■ BRIEF ■
The material below holds a span beginning at the line with "Keep writing the" and ending at the line with "return without(merged([block] +". Quote that span exactly, both ends included, and only that span.

—————

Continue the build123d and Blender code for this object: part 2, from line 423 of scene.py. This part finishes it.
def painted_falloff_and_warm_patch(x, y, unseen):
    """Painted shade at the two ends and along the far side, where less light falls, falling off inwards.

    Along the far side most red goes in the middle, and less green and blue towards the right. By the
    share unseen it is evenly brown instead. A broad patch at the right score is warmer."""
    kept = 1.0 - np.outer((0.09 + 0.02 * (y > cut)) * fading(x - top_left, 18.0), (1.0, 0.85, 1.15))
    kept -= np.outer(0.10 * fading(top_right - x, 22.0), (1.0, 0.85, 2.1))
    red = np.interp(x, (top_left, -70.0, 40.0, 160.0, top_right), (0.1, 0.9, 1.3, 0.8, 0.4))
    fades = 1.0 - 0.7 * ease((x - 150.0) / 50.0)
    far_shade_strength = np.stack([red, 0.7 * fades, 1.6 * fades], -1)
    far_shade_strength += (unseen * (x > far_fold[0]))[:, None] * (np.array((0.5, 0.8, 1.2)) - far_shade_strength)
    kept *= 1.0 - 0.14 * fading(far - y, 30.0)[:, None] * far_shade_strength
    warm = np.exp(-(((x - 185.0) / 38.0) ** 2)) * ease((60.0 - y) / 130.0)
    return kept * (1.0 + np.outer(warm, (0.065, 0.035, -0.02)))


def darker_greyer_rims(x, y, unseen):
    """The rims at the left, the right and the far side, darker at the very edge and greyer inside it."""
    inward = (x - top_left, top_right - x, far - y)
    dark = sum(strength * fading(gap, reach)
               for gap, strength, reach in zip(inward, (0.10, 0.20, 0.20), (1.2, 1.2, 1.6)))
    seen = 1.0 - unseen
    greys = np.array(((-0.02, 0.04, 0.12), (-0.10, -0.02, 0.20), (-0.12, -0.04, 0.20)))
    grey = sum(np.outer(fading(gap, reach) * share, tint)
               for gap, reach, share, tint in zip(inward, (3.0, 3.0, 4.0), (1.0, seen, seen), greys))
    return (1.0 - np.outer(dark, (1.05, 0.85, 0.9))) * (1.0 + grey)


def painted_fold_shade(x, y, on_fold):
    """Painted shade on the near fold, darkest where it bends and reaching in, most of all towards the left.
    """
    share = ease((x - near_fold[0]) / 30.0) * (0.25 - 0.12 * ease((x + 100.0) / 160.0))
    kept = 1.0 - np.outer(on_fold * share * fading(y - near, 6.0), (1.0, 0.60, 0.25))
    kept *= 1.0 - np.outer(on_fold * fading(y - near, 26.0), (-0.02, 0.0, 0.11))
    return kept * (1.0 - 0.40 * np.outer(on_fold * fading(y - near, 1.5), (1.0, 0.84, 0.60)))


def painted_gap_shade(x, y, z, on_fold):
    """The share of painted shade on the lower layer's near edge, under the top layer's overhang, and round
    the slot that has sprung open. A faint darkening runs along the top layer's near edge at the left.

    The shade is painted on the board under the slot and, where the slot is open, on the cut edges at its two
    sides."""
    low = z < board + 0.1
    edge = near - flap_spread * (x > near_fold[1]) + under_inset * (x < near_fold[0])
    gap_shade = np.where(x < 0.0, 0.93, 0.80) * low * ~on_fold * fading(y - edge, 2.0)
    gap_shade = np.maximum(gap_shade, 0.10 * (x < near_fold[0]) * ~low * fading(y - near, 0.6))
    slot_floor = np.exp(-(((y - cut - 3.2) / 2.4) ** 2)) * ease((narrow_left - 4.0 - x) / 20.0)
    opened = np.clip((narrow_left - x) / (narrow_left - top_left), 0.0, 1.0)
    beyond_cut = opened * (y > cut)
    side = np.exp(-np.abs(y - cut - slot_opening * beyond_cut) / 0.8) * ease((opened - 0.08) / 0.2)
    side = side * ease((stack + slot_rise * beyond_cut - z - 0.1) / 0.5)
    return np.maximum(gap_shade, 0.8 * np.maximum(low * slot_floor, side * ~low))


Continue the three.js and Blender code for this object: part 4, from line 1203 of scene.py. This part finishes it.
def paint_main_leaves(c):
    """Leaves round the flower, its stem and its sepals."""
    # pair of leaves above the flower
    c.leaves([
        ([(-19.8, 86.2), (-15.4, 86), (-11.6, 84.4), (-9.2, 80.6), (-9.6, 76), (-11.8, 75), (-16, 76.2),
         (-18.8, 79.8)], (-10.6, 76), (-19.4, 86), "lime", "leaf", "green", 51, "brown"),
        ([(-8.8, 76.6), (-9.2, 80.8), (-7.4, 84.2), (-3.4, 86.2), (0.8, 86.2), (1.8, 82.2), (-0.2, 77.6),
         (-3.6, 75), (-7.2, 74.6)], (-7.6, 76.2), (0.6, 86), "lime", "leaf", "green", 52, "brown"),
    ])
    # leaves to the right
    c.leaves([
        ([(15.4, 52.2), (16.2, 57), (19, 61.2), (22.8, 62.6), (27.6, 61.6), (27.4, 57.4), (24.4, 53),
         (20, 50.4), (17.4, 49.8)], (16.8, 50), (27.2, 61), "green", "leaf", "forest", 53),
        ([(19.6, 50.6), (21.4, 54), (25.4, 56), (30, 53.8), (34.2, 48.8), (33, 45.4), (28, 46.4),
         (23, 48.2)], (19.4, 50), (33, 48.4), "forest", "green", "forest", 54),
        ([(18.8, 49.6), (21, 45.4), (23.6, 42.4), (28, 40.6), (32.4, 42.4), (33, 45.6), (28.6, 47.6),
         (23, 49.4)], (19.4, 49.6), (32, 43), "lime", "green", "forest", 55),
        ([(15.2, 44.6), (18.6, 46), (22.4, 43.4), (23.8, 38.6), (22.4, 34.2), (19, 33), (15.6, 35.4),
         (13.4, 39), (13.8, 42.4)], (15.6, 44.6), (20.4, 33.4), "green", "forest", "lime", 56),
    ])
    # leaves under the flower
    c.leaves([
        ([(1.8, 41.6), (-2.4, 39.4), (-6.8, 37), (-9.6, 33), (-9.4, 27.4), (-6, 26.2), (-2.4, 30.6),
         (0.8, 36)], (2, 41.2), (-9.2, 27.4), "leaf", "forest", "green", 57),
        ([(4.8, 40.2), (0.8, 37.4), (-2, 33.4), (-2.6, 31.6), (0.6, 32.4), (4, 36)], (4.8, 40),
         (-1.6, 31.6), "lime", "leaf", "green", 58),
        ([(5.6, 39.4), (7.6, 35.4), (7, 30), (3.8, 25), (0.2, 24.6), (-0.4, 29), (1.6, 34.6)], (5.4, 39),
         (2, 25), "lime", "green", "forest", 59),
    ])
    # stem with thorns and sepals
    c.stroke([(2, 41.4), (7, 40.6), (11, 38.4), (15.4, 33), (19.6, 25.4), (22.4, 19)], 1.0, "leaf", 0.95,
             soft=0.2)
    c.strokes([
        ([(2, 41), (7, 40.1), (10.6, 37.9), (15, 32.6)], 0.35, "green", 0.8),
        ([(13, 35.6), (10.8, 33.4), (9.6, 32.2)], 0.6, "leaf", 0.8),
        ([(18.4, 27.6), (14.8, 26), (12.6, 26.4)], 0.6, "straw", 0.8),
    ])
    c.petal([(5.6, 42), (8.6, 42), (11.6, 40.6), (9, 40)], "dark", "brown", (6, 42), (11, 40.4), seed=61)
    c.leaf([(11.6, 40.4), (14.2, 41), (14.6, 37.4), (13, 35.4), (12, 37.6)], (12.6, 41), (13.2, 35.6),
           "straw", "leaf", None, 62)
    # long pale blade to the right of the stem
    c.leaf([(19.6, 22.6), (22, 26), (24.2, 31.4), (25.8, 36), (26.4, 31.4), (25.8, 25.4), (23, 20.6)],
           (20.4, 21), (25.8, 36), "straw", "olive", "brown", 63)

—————

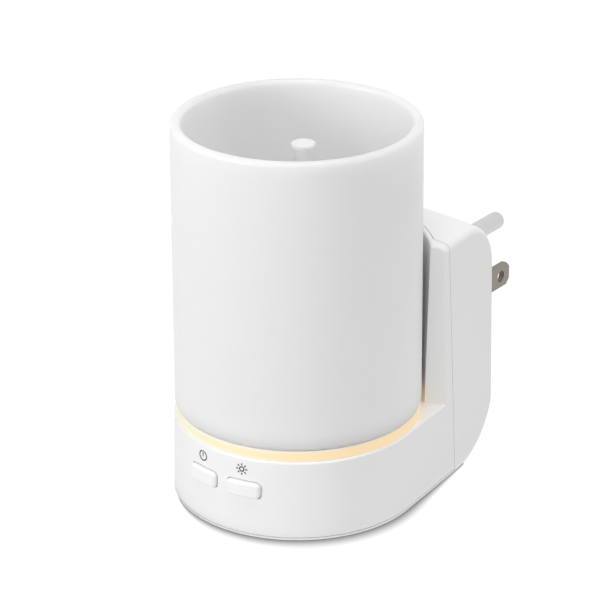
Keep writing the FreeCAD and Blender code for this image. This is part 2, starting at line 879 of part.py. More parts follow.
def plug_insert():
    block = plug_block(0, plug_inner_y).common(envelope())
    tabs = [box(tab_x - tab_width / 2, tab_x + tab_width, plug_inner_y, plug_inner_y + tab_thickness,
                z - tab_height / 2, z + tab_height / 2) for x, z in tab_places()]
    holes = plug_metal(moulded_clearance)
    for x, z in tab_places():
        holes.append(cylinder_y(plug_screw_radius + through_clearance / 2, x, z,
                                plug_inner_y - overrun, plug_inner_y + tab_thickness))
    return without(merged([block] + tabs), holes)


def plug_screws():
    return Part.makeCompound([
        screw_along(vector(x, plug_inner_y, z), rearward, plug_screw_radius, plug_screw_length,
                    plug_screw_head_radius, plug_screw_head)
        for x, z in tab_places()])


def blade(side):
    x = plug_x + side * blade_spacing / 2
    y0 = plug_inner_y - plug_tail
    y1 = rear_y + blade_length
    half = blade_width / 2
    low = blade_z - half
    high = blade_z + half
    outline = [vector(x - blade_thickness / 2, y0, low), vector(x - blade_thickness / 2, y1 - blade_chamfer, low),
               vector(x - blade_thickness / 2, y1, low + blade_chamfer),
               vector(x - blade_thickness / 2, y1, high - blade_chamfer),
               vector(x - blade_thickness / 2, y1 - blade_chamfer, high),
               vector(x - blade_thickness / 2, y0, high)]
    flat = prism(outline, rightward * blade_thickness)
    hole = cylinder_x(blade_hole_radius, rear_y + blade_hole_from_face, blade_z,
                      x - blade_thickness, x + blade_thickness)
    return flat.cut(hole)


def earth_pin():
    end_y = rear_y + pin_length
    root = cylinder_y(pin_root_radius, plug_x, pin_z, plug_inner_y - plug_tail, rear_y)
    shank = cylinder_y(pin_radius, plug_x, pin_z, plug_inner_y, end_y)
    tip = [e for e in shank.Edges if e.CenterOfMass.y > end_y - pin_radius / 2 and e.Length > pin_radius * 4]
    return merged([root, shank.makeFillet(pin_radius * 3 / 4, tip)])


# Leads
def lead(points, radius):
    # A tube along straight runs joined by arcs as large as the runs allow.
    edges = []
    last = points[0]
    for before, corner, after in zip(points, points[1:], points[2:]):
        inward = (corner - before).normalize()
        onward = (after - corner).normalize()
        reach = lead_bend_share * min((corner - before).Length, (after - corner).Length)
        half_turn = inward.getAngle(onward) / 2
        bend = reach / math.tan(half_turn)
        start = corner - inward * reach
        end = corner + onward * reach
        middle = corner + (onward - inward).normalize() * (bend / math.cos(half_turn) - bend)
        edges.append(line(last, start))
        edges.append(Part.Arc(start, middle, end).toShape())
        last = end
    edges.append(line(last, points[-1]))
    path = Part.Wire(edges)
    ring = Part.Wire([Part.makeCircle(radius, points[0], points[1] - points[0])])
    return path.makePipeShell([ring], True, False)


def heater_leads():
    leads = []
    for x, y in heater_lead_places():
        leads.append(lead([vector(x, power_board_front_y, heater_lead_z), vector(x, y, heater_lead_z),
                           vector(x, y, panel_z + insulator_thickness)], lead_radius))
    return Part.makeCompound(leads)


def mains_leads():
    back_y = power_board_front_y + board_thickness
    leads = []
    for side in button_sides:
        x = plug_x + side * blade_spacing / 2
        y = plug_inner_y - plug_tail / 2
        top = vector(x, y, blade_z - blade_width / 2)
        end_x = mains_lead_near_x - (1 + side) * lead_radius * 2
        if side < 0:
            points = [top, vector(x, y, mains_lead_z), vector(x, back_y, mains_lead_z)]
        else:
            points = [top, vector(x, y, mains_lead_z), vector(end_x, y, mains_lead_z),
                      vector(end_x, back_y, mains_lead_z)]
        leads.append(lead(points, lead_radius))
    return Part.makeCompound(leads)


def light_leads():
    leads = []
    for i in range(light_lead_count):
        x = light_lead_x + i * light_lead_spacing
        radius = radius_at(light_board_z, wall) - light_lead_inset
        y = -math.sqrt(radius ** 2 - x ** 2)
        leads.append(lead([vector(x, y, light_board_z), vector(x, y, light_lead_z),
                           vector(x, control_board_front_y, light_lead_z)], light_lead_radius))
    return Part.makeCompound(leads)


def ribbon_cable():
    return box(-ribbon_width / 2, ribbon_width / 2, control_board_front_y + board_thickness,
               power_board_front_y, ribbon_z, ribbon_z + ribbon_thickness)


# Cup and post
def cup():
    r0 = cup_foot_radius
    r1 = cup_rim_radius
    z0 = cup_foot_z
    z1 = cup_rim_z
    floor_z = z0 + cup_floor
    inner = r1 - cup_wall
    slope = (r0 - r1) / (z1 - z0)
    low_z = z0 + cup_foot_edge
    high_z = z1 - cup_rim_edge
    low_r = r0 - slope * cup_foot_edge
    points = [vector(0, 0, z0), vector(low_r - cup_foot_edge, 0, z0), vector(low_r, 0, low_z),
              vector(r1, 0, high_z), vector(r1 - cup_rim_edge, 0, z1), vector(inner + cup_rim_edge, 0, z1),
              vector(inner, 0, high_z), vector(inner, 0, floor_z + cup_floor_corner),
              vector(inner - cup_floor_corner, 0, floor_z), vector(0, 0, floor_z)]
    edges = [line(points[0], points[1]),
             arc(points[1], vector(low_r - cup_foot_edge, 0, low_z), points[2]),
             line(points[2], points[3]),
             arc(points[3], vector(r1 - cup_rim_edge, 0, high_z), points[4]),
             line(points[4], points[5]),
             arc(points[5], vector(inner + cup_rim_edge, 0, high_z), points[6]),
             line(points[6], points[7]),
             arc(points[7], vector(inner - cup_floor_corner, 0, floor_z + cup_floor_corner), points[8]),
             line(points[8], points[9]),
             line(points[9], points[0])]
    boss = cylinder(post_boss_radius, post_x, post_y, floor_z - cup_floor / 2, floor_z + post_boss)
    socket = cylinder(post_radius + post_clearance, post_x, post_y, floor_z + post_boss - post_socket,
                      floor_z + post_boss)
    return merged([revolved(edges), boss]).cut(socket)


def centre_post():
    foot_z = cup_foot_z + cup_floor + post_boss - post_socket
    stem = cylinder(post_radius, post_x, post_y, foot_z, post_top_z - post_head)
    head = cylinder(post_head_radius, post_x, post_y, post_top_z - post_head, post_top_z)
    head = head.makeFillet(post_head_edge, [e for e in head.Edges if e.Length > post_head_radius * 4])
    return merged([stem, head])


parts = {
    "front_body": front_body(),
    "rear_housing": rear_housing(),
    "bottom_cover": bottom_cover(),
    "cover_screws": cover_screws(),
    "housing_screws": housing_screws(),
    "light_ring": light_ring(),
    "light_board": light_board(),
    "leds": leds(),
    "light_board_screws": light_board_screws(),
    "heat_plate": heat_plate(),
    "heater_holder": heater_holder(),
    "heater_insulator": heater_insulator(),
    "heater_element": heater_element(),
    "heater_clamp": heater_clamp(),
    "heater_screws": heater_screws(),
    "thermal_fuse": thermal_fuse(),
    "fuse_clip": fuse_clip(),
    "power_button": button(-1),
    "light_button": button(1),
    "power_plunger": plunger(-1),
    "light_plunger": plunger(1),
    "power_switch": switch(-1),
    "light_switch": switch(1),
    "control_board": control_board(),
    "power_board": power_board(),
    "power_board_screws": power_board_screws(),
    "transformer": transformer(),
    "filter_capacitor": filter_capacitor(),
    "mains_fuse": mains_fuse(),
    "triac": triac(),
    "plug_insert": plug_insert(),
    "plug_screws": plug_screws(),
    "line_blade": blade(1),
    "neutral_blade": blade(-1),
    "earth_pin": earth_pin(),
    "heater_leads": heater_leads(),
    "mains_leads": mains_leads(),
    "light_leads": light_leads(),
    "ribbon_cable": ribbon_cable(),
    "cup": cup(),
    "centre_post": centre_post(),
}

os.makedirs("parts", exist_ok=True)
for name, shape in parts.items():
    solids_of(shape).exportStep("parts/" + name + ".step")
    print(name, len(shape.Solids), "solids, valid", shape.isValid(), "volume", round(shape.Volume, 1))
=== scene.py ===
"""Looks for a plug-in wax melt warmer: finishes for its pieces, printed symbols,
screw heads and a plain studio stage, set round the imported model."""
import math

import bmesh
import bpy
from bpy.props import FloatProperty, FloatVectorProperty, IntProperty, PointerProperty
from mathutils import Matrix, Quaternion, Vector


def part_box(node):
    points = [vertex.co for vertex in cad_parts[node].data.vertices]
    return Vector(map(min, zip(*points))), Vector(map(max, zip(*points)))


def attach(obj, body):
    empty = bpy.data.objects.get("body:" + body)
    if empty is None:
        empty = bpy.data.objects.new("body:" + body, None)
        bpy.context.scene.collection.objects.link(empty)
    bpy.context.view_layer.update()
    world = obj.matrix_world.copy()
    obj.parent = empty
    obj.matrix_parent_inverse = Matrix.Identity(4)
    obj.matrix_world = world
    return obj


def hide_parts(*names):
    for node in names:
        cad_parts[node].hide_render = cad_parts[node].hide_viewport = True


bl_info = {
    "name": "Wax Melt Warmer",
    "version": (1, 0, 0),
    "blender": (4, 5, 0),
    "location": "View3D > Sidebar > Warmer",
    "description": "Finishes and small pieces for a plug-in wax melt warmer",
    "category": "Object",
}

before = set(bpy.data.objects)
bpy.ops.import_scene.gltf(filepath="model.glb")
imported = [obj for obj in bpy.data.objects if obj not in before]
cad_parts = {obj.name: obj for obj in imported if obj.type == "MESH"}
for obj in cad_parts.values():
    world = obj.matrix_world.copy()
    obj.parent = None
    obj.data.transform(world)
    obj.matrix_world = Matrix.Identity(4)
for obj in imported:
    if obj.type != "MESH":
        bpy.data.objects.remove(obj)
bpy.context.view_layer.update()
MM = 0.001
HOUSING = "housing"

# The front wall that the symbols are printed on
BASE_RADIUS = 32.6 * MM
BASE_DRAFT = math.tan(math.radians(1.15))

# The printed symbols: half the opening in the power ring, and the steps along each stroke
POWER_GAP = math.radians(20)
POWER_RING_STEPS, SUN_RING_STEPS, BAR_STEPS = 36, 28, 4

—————

■ FINISHED ANSWER ■
Keep writing the FreeCAD and Blender code for this image. This is part 2, starting at line 879 of part.py. More parts follow.
def plug_insert():
    block = plug_block(0, plug_inner_y).common(envelope())
    tabs = [box(tab_x - tab_width / 2, tab_x + tab_width, plug_inner_y, plug_inner_y + tab_thickness,
                z - tab_height / 2, z + tab_height / 2) for x, z in tab_places()]
    holes = plug_metal(moulded_clearance)
    for x, z in tab_places():
        holes.append(cylinder_y(plug_screw_radius + through_clearance / 2, x, z,
                                plug_inner_y - overrun, plug_inner_y + tab_thickness))
    return without(merged([block] + tabs), holes)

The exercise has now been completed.